Germany’s Social Democrats (SPD) on Monday demanded concessions on immigration and healthcare from Chancellor Angela Merkel’s conservatives in looming coalition talks that the centre-left party voted for at the weekend.
At an SPD congress where divisions over the proposed alliance were laid bare, 56 per cent of delegates voted on Sunday to start formal negotiations on the basis of a blueprint agreed earlier this month.
That was a narrower margin than many analysts had predicted and put pressure on SPD leaders to refine the initial agreement to appease reluctant members.
Merkel, SPD leader Martin Schulz and the leader of Merkel’s CSU Bavarian allies, Horst Seehofer, will meet on Monday and the full talks may start as early as Tuesday.
“I think the conservatives have understood that the SPD must be convinced,” SPD General Secretary Lars Klingbeil told public broadcaster ARD.
He said the SPD wanted to add a “hardship provision” to an agreement on immigration that limits to 1,000 a month the number of people who can join accepted refugees in Germany under family reunion rules.
He also hoped for a compromise on the single “citizen’s insurance” that the SPD wants to replace Germany’s private and public healthcare systems with, a measure opposed by the conservatives.
Some fear that if SPD leaders fail to deliver on such key issues, the party’s rank-and-file might reject a final deal – on which Schulz plans to ballot all 443,000 of its members.
Eyeing a fourth term as chancellor, Merkel wants the SPD to agree to a re-run of the ‘grand coalition’ that has governed Europe’s economic powerhouse since 2013.

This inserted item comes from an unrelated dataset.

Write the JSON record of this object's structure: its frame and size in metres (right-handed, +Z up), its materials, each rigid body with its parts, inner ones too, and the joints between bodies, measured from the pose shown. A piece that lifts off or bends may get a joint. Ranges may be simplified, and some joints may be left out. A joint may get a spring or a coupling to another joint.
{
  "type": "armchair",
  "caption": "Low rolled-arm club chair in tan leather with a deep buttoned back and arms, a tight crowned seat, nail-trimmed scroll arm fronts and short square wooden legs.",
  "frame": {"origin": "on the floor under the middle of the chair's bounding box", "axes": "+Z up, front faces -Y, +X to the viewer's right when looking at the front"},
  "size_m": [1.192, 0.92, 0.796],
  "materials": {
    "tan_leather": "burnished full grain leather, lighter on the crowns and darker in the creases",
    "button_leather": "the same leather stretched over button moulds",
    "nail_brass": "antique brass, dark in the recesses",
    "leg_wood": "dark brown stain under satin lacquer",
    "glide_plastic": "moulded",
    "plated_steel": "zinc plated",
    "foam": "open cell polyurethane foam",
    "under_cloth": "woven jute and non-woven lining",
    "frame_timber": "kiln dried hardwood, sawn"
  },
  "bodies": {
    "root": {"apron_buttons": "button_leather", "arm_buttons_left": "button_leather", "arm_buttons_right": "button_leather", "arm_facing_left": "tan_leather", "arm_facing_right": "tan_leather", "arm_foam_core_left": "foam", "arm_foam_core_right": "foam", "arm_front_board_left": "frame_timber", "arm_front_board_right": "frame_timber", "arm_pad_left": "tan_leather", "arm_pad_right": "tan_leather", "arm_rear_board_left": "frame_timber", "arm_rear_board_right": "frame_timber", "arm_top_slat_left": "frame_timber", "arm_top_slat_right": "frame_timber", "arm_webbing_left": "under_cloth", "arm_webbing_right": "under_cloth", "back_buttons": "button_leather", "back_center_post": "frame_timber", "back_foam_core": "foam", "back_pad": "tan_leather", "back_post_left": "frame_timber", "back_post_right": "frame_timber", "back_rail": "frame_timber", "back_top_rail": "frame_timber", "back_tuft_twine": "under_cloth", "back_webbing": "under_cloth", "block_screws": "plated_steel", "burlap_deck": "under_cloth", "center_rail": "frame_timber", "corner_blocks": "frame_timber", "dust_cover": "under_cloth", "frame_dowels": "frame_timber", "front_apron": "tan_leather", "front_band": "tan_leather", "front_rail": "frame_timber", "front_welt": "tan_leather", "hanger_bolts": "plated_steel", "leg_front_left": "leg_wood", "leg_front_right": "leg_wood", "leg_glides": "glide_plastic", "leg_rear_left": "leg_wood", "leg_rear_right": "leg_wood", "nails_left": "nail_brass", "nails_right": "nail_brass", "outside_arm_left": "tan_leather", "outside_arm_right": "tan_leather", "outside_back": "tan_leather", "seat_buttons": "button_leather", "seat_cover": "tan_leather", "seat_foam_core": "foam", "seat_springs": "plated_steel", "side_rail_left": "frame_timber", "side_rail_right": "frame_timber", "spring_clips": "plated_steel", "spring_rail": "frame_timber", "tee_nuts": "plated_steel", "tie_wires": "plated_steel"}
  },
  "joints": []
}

She said she looked forward to intensive talks on forming a stable government and her priorities were preserving Germany’s economic strength and ensuring social justice and security.
The SPD vote will be welcomed by investors and Germany’s partners who worry that policymaking, both at home and in Europe, may become hamstrung by a political deadlock that is about to enter its fifth month.
Schulz, whose leadership was on the line on Sunday, said the vote handed him a “duty to fight for all those who had voted against”. “Let us now concretely improve the lives of people in the country,” he tweeted on Sunday evening.
The SPD’s parliamentary leader Andrea Nahles said she would negotiate “until the other side squeals”.
But Volker Bouffier, a lawmaker of Merkel’s Christian Democrats (CDU), said any major changes to the coalition blueprint in the formal talks should be ruled out.
“Coalition negotiations between the CDU/CSU and the SPD need to start quickly,” he told daily Bild. “The result of the exploratory talks stands. The key issues can no longer be called into question.”
Merkel has made clear that the blueprint will form the basis of negotiations but that many questions have yet to be clarified in detail.
Both parties suffered heavy losses to the far-right in national elections in September and Merkel was weakened further by the collapse in November of three-way coalition talks with other parties, raising questions about her future.
In the blueprint, there is a clause that envisages a review of the next government’s progress after two years to assess if changes are needed, sparking speculation that it might also be engineering an opportunity for Merkel to step down.